Recent Accounting Pronouncements

 

 In January 2013, the FASB issued ASU 2013-01, Balance Sheet (Topic 210) – Clarifying the Scope of Disclosures about Offsetting Assets and Liabilities. The main purpose of this Update is to clarify that the disclosures regarding offsetting assets and liabilities per ASU 2011-11 apply to derivatives including embedded derivatives, repurchase agreements and reverse repurchase agreements and securities borrowing and lending transactions that are offset or subject to a master netting agreement. Other types of transactions are not impacted. This Update is effective for fiscal years beginning on or after January 1, 2013 and for all interim periods within that fiscal year. The Company doesn’t expect this Update to impact the Company’s financials since it does not have instruments noted in the Update that are offset.

  

    In July 2012, the FASB issued ASU 2012-02, Intangibles—Goodwill and Other (Topic 350)—Testing Indefinite-Lived Intangible Assets for Impairment, to allow entities to use a qualitative approach to test indefinite-lived intangible assets for impairment. ASU 2012-02 permits an entity to first perform a qualitative assessment to determine whether it is more likely than not that the fair value of an indefinite-lived intangible asset is less than its carrying value. If it is concluded that this is the case, it is necessary to perform the currently prescribed quantitative impairment test by comparing the fair value of the indefinite-lived intangible asset with its carrying value. Otherwise, the quantitative impairment test is not required. The Company has adopted ASU 2012-02 for fiscal 2014 and does not believe that the adoption will have a material effect on the consolidated financial statements.

Use of Estimates in the Preparation of Financial Statements

Use of Estimates in the Preparation of Financial Statements

 

 The preparation of consolidated financial statements in conformity with U.S. generally accepted accounting principles requires management to make estimates and assumptions that materially affect the amounts reported in the consolidated financial statements.  Actual results could differ from these estimates.  The methods, estimates and judgments the Company uses in applying its most critical accounting policies have a significant impact on the results it reports in its financial statements.  The SEC has defined the most critical accounting policies as those that are most important to the portrayal of the Company’s financial condition and results, and require the Company to make its most difficult and subjective judgments, often as a result of the need to make estimates of matters that are inherently uncertain.  Based on this definition, the Company’s most critical accounting policies include:  income taxes, goodwill and other long-lived asset valuations, revenue recognition, stock-based compensation, and capitalization of software development costs.

Receivables

Receivables

 

 Trade account and notes receivable are stated at the amount the Company expects to collect. Receivables are reviewed individually for collectability. If the financial condition of the Company’s customers were to deteriorate, adversely affecting their ability to make payments, allowances may be required.  Interest income on current notes receivable is recognized on an accrual basis at a stated interest rate of 8%.

 

Allowance for Doubtful Accounts Receivable

Allowance for Doubtful Accounts Receivable

 

 The Company offers credit terms on the sale of the Company’s products to a significant majority of the Company’s customers and requires no collateral from these customers. The Company performs ongoing credit evaluations of customers’ financial condition and maintains an allowance for doubtful accounts receivable based upon the Company’s historical experience and a specific review of accounts receivable at the end of each period. As of March 31, 2014 and June 30, 2013, the allowance for doubtful accounts was $70,000 and $190,000, respectively.

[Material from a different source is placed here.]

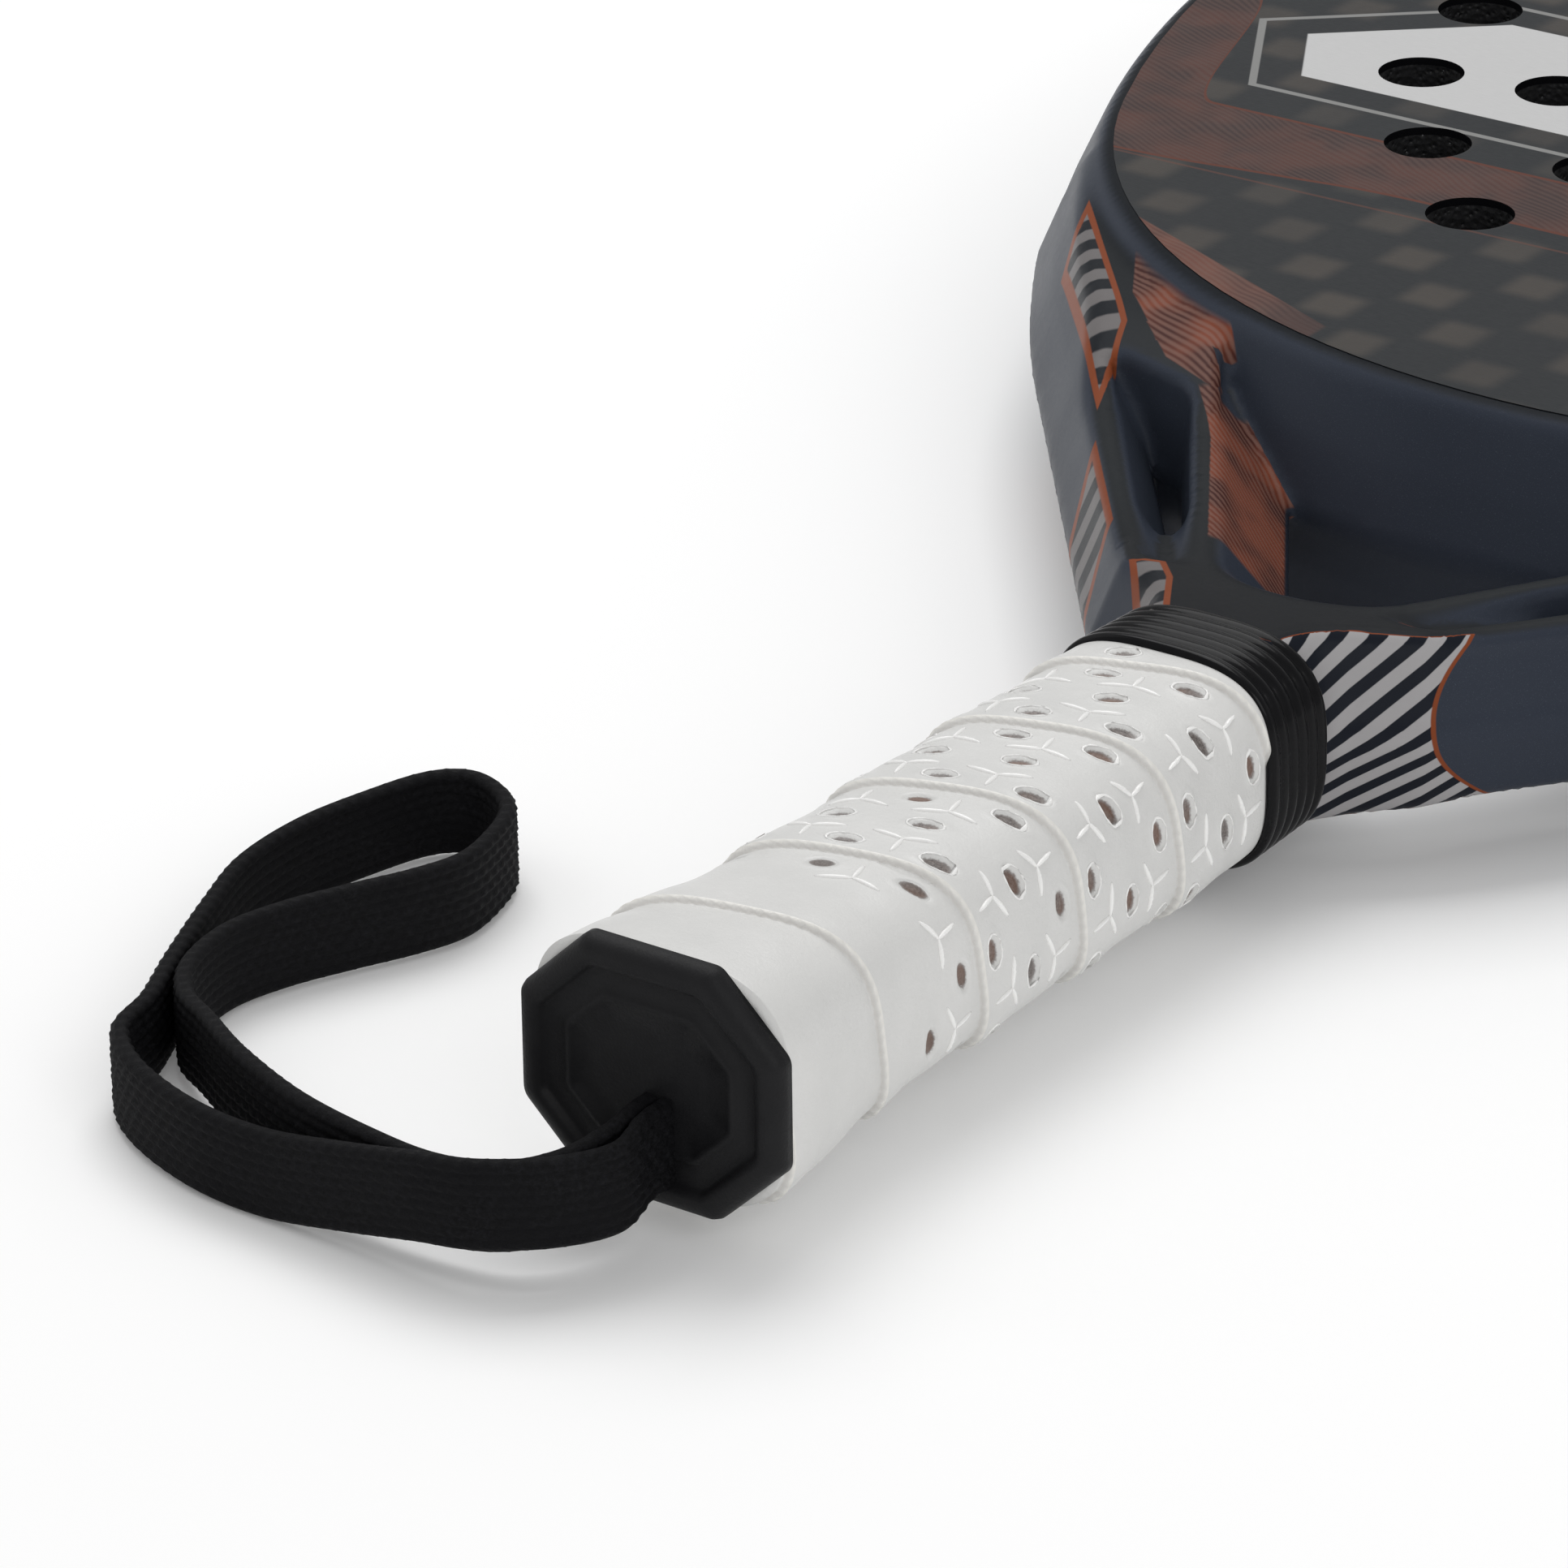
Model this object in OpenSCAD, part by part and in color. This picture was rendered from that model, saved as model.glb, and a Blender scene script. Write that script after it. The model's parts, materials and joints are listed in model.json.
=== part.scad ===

Net Income and Income Per Common Share

Net Income and Income Per Common Share

 

 Basic net income or loss per common share ("Basic EPS") excludes dilution and is computed by dividing net income or loss by the weighted average number of common shares outstanding during the period.  Diluted net income or loss per common share ("Diluted EPS") reflects the potential dilution that could occur if stock options or other contracts to issue shares of common stock were exercised or converted into common stock.  The computation of Diluted EPS does not assume exercise or conversion of securities that would have an anti-dilutive effect on net income (loss) per common share.

 

 For the three and nine months ended March 31, 2014 and 2013, warrants to purchase 320,154 and 486,110 shares of common stock were not included in the computation of diluted EPS due to the anti-dilutive effect.  For the three and nine months ended March 31, 2014, 1,029,818 shares of common stock issuable upon conversion of the Company’s Series B Convertible Preferred Stock (“Series B Preferred”) were not included in the diluted EPS calculation as the effect would have been anti-dilutive, as compared to the 1,029,818 and 3,298,348 shares of common stock issuable upon conversion of the Company’s Series A Convertible Preferred Stock (“Series A Preferred”) and Series B Preferred for the three and nine months ended March 31, 2013. The Company redeemed all outstanding shares of Series A Preferred on April 15, 2013, after which there were no shares of Series A Preferred outstanding.

 

 Certain prior-year amounts have been reclassified to conform with the current year's presentation.